When plucking the feathers and there may be video online if not I can make one and have friend post it here. You must make sure you have the birds 'arm, wing flesh' in the one hand holding it firmly and THEN genly and quickly just pull feather out. If not done properly u can break the wing. 

It is really easy to do if you know how to do it. So please post pics and if you cannot, I can pm you my email and will send you video via email.

Thanks for caring for that bird and your husband ROCKS for caring enough to notice and take it in


----------



## Skyeking (Jan 17, 2003)

*Thank you for caring for this bird.

I would be reluctant to release this bird under the circumstances, once flight feathers grow out. It may get lost, and/or become a victim of a predator.

*


----------



## cwebster (Dec 11, 2010)

Suggest you cage the bird as I agree with the others that the bird is vulnerable to predators otherwise. Pigeons are delightful pets. We have two rescued formerly feral pigeons and really love them. Thank you for helping the bird.


----------



## CBL (May 13, 2014)

Ya I have to agree with the others that if this bird is in fact clipped it means it was previously owned by someone. It wont survive out in the wild. It IS most likely a pet that was released and or got away. Also if you had one years ago, then now you have another lol and you will love it as much.


----------



## Sukkii (Feb 26, 2015)

Hi, OP here, apologies for not replying sooner, and thanks for the replies.

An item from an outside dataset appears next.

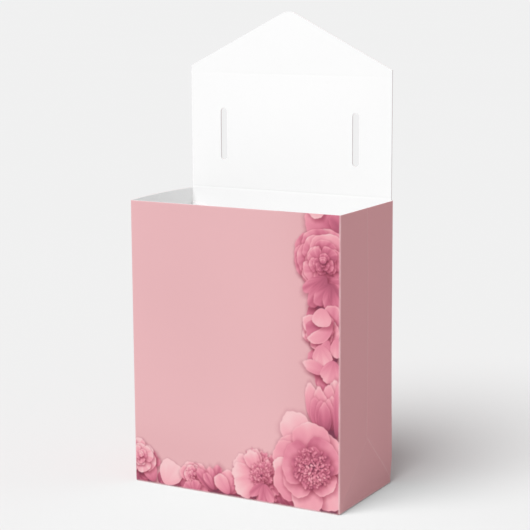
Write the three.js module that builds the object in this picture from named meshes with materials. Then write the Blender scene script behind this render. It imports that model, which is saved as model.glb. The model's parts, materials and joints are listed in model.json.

The pigeon is in a cage and we take him in at night and put him in the downstairs bathroom. With regards to his flight feathers, I will try to take pics but to me it looks like someone basically just took a pair of scissors and cut. I can see white ends when he lifts his wings.

This is not a tame pigeon, absolutely not. He is pretty ugly to be honest and was very scared but we want him to live and live in the wild where he came from. I am in Singapore so I will search to see if there are any pigeon/bird people who could help. We will keep him for as long as need be but he is just a common pigeon and I'm not sure how easily they can be domesticated.

Our white dove was obviously hand trained and she loves strokes  We have successfully rehabbed a few birds over the years, my brother has worked for the RSPB in Scotland for many years so I think that is where I get it from.


----------



## CBL (May 13, 2014)

No even tame pigeons will act wild when injured sick or scared. AND wild ones can tame down instantly when they realize you are not threat. Also is the bird eating well on its own? and drinking?


----------



## cwebster (Dec 11, 2010)

Our dearly loved pet pigeon was injured severely and pretty ugly and a feral,when we rescued her. She is now very tame, love able and loved. Please give your pigeon a chance. Without your help he is helpless and cannot fly or protect himself.


----------